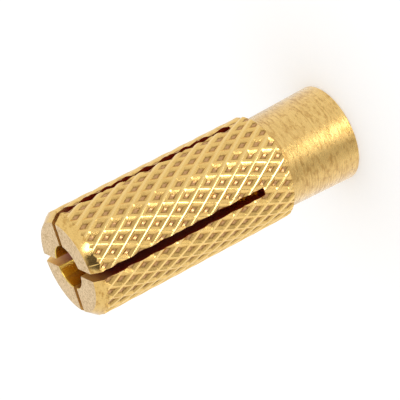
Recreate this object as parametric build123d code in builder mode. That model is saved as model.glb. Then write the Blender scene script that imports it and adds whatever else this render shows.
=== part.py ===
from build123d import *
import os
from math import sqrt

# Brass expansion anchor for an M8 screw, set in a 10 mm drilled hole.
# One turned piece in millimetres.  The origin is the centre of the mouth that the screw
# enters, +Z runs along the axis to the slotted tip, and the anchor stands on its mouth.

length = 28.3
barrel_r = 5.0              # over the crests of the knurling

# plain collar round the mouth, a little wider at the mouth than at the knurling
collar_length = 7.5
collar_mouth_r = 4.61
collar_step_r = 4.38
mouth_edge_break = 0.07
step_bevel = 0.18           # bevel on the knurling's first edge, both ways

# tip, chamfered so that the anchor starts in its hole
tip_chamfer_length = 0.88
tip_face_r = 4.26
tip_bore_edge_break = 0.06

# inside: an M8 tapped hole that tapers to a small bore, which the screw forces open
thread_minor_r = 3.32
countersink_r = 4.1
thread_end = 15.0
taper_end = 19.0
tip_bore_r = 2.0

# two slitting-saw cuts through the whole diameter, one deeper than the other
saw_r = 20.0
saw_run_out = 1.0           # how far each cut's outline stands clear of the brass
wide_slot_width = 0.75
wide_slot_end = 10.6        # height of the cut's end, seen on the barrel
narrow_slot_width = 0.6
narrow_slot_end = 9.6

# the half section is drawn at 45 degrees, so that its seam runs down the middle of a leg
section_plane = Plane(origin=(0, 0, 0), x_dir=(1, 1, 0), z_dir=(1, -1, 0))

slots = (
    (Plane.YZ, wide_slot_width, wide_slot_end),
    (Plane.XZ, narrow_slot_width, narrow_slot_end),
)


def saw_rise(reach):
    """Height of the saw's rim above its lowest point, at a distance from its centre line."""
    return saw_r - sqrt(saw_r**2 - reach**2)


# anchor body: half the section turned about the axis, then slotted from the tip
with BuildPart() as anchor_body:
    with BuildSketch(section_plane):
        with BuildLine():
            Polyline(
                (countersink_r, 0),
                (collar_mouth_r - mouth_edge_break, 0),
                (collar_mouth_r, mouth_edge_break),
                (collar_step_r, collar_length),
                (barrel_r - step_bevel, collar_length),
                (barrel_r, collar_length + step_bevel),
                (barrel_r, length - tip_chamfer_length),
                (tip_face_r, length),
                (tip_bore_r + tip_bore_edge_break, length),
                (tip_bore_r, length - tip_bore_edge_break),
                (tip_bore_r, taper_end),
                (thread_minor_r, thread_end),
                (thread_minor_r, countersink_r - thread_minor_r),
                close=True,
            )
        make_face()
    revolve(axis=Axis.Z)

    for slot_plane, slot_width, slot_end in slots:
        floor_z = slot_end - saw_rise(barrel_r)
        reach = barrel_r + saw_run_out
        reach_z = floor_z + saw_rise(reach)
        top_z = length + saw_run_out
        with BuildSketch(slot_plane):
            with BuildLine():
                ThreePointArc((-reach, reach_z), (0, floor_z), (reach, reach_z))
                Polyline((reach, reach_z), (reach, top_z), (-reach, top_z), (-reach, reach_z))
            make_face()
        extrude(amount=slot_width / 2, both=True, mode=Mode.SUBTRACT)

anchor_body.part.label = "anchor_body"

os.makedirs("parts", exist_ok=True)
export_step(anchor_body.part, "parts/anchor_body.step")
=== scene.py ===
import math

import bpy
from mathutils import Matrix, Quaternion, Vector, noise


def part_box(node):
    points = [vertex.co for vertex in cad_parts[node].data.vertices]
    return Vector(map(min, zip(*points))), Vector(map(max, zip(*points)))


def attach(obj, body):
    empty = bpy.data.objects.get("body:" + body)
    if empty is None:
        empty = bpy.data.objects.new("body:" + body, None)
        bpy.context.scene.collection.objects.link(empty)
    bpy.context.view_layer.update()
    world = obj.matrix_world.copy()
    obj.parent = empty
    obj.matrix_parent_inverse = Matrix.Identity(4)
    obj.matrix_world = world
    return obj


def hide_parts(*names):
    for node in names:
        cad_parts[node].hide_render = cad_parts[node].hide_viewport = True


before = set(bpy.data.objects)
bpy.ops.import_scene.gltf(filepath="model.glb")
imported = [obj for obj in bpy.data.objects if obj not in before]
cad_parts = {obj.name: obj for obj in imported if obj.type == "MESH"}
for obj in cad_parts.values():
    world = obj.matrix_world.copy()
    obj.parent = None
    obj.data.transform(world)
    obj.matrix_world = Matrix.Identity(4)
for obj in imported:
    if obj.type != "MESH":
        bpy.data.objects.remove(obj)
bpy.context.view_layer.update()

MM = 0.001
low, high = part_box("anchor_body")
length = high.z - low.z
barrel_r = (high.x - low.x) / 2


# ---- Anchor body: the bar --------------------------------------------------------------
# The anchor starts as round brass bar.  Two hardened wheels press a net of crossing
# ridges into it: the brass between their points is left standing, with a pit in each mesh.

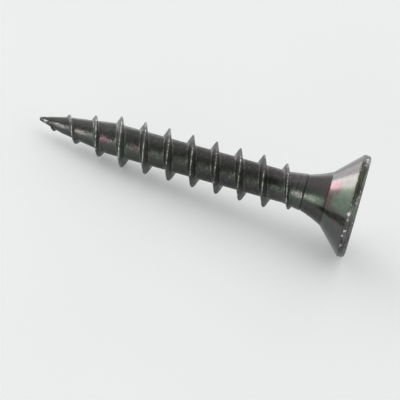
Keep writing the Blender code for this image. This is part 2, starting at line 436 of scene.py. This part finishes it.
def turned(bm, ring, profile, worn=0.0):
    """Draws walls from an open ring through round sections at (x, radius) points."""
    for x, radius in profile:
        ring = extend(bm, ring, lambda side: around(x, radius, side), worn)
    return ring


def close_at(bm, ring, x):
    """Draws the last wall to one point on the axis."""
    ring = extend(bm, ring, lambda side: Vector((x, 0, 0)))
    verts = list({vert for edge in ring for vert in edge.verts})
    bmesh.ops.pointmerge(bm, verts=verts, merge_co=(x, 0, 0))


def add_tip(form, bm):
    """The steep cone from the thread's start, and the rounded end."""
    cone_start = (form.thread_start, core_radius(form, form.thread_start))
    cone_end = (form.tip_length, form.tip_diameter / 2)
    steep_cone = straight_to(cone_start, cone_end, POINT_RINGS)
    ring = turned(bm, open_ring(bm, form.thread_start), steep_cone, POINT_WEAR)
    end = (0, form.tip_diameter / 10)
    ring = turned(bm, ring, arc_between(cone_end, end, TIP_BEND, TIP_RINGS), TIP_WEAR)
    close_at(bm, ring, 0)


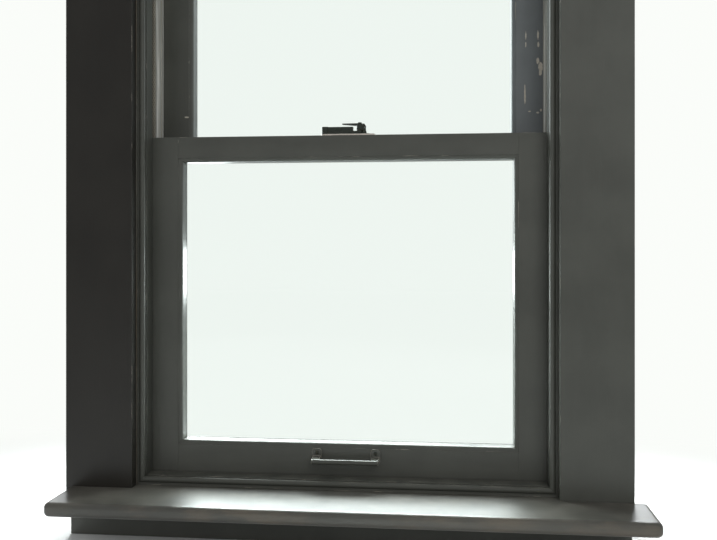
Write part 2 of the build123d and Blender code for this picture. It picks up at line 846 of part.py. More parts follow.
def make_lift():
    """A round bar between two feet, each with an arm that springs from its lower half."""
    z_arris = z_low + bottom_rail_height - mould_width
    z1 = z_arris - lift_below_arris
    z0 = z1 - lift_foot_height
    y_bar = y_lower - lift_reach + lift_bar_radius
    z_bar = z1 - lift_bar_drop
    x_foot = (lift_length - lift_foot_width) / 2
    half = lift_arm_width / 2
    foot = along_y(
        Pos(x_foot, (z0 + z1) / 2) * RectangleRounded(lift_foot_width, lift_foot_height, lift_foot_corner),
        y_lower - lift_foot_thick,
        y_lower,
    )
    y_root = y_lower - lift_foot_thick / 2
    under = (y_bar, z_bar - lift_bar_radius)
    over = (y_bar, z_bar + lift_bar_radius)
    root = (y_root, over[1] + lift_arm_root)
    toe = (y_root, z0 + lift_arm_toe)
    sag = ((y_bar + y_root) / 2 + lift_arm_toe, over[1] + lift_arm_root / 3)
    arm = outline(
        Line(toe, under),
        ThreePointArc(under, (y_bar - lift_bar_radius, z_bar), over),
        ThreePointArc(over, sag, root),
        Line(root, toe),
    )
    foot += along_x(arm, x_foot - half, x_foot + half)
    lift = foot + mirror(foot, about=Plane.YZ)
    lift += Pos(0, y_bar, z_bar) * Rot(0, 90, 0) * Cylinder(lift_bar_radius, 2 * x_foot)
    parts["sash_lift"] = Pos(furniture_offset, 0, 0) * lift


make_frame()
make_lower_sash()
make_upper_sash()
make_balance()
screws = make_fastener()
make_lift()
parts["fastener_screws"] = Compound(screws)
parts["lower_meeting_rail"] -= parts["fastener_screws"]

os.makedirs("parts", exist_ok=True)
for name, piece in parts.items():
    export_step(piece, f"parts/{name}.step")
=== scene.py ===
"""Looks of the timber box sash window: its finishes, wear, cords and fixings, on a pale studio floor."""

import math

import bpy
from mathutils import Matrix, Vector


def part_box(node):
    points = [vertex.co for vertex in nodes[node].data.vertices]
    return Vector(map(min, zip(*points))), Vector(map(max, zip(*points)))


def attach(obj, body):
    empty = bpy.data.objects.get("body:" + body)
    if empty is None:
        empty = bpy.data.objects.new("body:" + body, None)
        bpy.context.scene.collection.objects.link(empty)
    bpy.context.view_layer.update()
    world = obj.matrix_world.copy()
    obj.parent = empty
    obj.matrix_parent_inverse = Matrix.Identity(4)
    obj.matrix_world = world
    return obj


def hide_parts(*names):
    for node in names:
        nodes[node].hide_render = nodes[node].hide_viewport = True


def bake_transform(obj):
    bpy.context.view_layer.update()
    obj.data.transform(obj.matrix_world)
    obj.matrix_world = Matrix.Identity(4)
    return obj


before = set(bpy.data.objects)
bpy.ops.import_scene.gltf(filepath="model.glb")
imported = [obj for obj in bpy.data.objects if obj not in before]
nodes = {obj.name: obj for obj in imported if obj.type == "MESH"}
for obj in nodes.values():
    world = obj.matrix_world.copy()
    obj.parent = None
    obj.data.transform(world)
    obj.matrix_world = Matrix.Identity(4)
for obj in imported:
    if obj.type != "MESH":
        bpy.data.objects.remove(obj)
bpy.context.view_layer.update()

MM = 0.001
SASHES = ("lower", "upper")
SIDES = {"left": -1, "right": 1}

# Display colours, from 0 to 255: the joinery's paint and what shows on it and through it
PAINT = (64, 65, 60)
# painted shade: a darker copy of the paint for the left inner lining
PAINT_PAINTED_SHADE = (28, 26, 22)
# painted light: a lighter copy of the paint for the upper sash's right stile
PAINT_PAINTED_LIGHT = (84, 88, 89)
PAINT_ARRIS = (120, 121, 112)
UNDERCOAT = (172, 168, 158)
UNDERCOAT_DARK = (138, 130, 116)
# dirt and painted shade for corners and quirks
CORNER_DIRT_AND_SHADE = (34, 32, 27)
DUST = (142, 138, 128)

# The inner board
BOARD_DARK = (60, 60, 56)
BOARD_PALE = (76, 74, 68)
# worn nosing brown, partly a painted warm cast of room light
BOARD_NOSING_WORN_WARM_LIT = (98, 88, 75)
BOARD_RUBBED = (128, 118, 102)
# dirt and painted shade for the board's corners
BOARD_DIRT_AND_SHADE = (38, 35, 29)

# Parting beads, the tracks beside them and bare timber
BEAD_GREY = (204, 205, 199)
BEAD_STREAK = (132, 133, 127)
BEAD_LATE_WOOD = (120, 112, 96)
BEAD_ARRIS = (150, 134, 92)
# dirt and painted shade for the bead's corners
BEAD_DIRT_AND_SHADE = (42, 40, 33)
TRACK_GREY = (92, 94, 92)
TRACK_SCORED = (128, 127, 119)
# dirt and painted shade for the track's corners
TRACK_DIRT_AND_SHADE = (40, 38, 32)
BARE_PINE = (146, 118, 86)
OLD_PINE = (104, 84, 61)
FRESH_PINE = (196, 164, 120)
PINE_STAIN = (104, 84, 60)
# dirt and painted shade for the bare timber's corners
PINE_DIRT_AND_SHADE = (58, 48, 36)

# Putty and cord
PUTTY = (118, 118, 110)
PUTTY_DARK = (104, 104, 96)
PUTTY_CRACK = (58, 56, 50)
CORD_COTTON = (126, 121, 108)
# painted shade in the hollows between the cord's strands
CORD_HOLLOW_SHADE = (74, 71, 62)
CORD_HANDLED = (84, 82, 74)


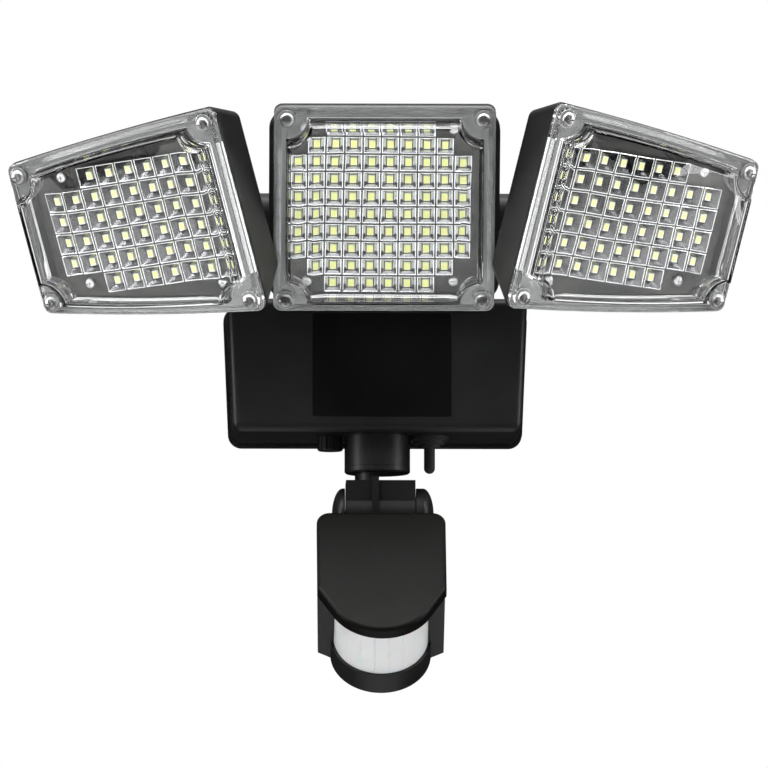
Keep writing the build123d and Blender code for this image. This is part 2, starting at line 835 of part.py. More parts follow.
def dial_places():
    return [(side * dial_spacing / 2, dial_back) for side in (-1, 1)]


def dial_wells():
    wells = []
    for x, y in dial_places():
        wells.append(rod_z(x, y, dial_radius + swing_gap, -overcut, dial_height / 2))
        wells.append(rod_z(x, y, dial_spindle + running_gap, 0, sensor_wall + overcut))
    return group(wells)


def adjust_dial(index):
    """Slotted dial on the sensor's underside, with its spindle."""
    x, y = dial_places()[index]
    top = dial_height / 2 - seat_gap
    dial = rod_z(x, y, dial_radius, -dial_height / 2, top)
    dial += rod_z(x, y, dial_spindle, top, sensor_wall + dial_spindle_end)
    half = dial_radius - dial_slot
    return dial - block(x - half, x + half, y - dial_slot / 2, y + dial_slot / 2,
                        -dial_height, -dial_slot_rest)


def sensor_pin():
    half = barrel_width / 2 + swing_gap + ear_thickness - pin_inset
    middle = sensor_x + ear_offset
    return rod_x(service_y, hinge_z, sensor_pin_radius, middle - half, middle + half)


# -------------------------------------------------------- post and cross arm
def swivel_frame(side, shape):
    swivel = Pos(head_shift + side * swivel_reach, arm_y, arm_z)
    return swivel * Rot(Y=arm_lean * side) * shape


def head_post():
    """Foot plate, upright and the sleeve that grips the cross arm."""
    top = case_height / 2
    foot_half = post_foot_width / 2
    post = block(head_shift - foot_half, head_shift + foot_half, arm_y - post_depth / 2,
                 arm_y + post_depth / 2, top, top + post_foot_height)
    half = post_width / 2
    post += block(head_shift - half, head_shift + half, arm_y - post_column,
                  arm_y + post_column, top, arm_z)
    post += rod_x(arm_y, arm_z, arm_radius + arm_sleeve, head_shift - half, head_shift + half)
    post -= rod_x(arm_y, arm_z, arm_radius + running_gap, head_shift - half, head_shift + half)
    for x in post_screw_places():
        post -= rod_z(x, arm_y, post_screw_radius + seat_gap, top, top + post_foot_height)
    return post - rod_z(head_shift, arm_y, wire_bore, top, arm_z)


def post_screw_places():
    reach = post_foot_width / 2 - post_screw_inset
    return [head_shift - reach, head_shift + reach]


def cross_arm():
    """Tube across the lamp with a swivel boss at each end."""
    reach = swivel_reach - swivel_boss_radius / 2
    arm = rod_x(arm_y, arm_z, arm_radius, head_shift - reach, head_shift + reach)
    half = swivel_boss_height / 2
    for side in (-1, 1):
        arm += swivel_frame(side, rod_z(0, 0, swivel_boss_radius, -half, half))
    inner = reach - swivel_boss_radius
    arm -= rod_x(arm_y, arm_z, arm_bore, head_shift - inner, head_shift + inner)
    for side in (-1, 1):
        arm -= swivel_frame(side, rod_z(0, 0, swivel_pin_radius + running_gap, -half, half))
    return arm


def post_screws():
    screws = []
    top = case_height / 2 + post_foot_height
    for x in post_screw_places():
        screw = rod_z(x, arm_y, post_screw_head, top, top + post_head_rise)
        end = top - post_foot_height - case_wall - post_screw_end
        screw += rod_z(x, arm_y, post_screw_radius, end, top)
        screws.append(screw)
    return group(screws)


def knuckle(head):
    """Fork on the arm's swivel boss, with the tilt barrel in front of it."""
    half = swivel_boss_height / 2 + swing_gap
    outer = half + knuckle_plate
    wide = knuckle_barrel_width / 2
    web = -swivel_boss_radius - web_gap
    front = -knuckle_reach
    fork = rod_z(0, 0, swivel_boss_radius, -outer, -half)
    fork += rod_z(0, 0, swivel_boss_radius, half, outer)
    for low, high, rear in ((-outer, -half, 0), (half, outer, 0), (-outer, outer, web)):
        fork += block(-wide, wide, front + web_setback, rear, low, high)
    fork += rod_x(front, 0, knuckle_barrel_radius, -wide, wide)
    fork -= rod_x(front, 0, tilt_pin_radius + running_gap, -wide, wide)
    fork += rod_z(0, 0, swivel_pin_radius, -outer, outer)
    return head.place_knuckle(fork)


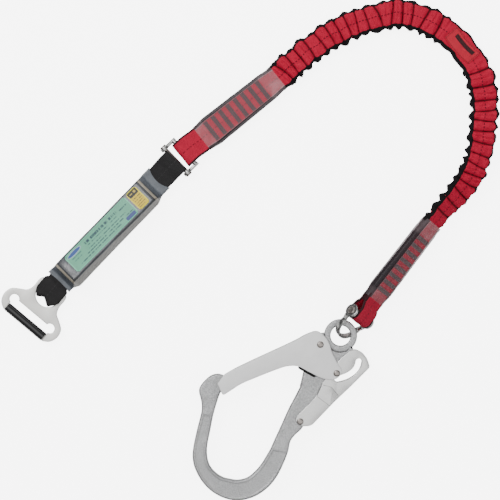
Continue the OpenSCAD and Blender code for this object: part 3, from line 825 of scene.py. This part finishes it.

------

Output only the lines from the one containing "top_z), (-reach, reach_z))" through the one containing "barrel_r = (high.x - low.x) / 2", inclusive, exactly as written.

                Polyline((reach, reach_z), (reach, top_z), (-reach, top_z), (-reach, reach_z))
            make_face()
        extrude(amount=slot_width / 2, both=True, mode=Mode.SUBTRACT)

anchor_body.part.label = "anchor_body"

os.makedirs("parts", exist_ok=True)
export_step(anchor_body.part, "parts/anchor_body.step")
=== scene.py ===
import math

import bpy
from mathutils import Matrix, Quaternion, Vector, noise


def part_box(node):
    points = [vertex.co for vertex in cad_parts[node].data.vertices]
    return Vector(map(min, zip(*points))), Vector(map(max, zip(*points)))


def attach(obj, body):
    empty = bpy.data.objects.get("body:" + body)
    if empty is None:
        empty = bpy.data.objects.new("body:" + body, None)
        bpy.context.scene.collection.objects.link(empty)
    bpy.context.view_layer.update()
    world = obj.matrix_world.copy()
    obj.parent = empty
    obj.matrix_parent_inverse = Matrix.Identity(4)
    obj.matrix_world = world
    return obj


def hide_parts(*names):
    for node in names:
        cad_parts[node].hide_render = cad_parts[node].hide_viewport = True


before = set(bpy.data.objects)
bpy.ops.import_scene.gltf(filepath="model.glb")
imported = [obj for obj in bpy.data.objects if obj not in before]
cad_parts = {obj.name: obj for obj in imported if obj.type == "MESH"}
for obj in cad_parts.values():
    world = obj.matrix_world.copy()
    obj.parent = None
    obj.data.transform(world)
    obj.matrix_world = Matrix.Identity(4)
for obj in imported:
    if obj.type != "MESH":
        bpy.data.objects.remove(obj)
bpy.context.view_layer.update()

MM = 0.001
low, high = part_box("anchor_body")
length = high.z - low.z
barrel_r = (high.x - low.x) / 2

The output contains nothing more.